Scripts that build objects
** start **
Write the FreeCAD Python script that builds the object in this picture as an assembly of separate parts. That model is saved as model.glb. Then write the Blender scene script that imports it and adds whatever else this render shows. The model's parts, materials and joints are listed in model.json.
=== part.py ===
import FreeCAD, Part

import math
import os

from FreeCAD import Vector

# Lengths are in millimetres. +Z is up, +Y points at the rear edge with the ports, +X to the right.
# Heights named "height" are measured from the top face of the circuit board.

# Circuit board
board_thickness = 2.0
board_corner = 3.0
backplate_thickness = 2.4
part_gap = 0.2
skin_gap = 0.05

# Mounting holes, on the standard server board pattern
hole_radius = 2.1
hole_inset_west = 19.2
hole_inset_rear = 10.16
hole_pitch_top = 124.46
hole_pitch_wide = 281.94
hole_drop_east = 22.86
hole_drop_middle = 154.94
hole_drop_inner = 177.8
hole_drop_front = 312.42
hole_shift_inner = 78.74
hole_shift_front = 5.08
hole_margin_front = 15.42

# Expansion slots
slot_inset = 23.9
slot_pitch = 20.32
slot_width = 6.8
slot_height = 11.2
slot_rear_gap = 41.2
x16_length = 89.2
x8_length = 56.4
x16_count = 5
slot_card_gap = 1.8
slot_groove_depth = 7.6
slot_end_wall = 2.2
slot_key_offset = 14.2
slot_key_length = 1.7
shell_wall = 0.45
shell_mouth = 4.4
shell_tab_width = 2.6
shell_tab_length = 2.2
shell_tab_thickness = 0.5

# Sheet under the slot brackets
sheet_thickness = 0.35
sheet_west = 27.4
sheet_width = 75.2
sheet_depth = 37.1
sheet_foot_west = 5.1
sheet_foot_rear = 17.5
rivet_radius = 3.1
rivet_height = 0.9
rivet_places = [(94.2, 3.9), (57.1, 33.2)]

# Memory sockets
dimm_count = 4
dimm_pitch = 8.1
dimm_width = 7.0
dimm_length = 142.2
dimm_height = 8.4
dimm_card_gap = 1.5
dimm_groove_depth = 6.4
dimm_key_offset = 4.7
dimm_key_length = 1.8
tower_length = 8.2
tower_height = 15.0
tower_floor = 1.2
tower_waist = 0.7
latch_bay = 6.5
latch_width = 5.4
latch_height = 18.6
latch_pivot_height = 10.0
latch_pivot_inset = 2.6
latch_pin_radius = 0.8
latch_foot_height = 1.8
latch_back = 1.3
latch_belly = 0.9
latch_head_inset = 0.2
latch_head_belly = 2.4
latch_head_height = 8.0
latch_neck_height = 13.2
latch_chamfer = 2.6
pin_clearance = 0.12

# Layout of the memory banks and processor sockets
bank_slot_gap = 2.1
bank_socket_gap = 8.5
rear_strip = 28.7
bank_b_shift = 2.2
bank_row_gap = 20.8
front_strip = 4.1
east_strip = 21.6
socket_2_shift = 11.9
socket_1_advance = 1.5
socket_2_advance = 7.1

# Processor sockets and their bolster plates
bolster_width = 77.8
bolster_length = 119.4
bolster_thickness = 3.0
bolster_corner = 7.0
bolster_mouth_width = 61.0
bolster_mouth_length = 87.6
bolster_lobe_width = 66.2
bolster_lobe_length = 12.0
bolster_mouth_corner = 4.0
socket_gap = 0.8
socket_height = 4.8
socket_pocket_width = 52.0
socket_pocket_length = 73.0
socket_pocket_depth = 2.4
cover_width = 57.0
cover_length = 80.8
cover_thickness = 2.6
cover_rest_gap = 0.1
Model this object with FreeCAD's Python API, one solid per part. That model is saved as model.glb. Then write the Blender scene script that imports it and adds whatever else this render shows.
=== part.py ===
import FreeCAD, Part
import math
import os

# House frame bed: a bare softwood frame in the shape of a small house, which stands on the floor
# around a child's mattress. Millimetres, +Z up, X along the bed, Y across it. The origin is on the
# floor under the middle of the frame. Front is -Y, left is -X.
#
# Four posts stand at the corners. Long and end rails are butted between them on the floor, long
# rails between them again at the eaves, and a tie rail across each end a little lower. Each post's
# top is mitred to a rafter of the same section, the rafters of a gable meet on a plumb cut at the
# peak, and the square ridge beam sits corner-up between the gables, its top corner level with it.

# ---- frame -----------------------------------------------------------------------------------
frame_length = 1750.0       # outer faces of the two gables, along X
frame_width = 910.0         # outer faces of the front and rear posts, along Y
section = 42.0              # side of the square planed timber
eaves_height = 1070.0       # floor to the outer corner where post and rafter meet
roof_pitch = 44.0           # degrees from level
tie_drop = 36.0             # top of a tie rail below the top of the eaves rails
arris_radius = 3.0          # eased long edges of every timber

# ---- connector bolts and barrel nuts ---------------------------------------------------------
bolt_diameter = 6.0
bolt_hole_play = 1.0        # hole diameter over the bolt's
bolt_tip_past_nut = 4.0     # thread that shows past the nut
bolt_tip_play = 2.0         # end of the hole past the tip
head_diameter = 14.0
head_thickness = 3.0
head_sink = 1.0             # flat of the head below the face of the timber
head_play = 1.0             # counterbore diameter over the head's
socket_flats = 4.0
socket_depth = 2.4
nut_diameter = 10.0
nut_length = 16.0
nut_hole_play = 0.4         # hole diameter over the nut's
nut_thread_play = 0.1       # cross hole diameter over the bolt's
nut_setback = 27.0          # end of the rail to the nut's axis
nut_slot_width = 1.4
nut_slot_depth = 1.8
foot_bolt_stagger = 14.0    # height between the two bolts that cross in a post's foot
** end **
** start **
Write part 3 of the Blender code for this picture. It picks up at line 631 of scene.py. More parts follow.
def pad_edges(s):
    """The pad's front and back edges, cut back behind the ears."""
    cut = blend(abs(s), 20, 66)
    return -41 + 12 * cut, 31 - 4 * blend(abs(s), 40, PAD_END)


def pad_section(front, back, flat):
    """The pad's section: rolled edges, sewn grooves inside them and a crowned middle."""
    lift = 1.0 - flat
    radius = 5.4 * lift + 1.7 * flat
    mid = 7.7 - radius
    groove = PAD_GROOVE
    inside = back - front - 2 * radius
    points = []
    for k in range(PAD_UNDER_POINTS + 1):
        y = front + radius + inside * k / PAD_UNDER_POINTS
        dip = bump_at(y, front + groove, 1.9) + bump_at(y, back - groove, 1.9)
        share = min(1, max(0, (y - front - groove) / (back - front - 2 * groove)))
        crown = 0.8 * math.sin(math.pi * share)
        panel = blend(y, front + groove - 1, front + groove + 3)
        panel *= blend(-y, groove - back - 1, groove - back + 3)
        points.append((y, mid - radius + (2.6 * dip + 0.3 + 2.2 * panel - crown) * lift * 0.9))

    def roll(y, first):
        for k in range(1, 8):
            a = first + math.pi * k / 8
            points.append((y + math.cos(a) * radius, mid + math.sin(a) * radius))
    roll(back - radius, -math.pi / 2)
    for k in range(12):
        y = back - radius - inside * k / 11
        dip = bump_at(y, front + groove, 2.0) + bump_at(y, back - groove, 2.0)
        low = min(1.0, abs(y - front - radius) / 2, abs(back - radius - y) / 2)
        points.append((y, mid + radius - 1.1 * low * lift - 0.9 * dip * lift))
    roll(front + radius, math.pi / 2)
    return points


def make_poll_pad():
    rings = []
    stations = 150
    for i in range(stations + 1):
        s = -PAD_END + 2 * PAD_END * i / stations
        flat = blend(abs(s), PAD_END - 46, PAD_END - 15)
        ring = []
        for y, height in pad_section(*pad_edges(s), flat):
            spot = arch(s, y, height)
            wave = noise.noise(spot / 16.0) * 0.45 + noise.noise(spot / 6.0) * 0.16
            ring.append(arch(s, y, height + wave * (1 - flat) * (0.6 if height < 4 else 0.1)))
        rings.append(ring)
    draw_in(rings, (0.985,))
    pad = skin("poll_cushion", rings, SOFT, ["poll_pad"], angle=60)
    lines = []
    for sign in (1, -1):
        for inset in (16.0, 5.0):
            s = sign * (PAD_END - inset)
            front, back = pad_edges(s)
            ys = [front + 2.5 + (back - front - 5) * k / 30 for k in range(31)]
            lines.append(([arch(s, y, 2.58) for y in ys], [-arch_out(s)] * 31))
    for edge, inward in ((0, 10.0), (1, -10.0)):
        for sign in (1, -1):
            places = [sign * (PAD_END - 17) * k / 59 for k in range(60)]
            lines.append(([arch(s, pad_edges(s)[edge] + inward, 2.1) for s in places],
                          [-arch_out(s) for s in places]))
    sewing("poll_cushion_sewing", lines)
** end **
What is asked:
Output exactly the lines of the material above from the one containing "Write part 3" up to and including the one containing "return -41 +".

The answer:
Write part 3 of the Blender code for this picture. It picks up at line 631 of scene.py. More parts follow.
def pad_edges(s):
    """The pad's front and back edges, cut back behind the ears."""
    cut = blend(abs(s), 20, 66)
    return -41 + 12 * cut, 31 - 4 * blend(abs(s), 40, PAD_END)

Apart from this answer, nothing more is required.